### WHAT THE TASK REQUIRES
The listing below is to be output in its exact form.

### SUPPLIED RECORDS

====

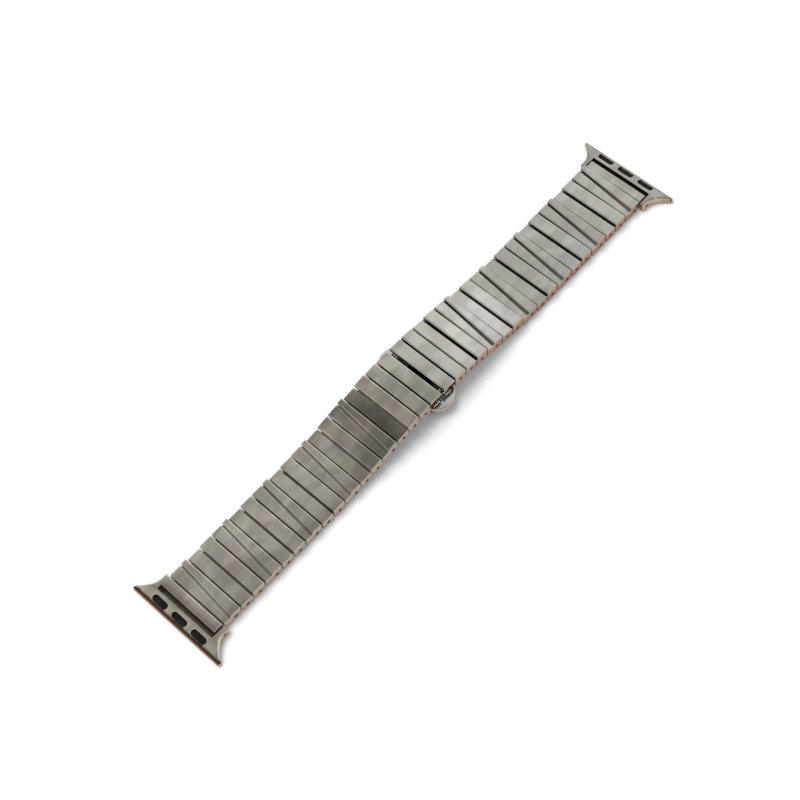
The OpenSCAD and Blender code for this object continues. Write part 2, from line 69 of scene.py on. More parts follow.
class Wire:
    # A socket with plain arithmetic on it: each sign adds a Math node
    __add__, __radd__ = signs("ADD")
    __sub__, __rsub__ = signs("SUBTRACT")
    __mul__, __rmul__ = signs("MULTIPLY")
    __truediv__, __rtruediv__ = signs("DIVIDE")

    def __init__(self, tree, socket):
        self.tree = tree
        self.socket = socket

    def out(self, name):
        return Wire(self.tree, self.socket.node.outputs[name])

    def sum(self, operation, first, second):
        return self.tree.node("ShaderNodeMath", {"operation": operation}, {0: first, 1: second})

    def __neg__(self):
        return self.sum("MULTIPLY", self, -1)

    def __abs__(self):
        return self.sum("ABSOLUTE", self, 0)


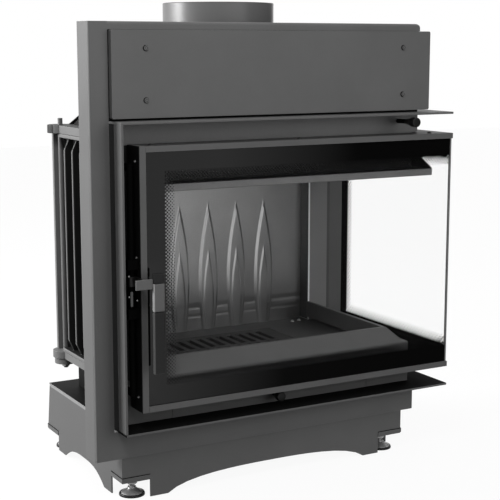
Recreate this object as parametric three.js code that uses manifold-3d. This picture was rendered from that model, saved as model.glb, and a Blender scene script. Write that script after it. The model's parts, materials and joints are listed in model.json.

====

### EXERCISE RESULT
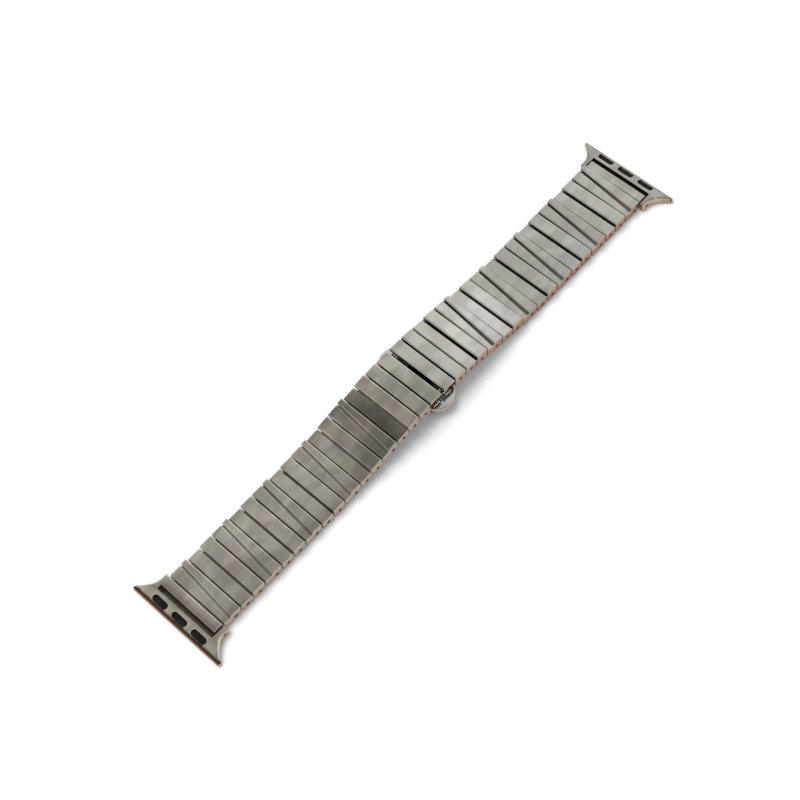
The OpenSCAD and Blender code for this object continues. Write part 2, from line 69 of scene.py on. More parts follow.
class Wire:
    # A socket with plain arithmetic on it: each sign adds a Math node
    __add__, __radd__ = signs("ADD")
    __sub__, __rsub__ = signs("SUBTRACT")
    __mul__, __rmul__ = signs("MULTIPLY")
    __truediv__, __rtruediv__ = signs("DIVIDE")

    def __init__(self, tree, socket):
        self.tree = tree
        self.socket = socket

    def out(self, name):
        return Wire(self.tree, self.socket.node.outputs[name])

    def sum(self, operation, first, second):
        return self.tree.node("ShaderNodeMath", {"operation": operation}, {0: first, 1: second})

    def __neg__(self):
        return self.sum("MULTIPLY", self, -1)

    def __abs__(self):
        return self.sum("ABSOLUTE", self, 0)


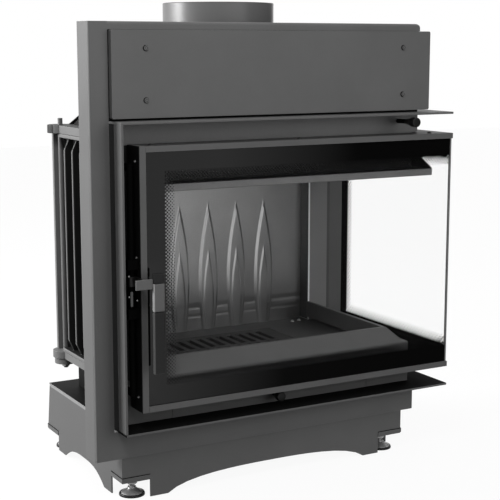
Recreate this object as parametric three.js code that uses manifold-3d. This picture was rendered from that model, saved as model.glb, and a Blender scene script. Write that script after it. The model's parts, materials and joints are listed in model.json.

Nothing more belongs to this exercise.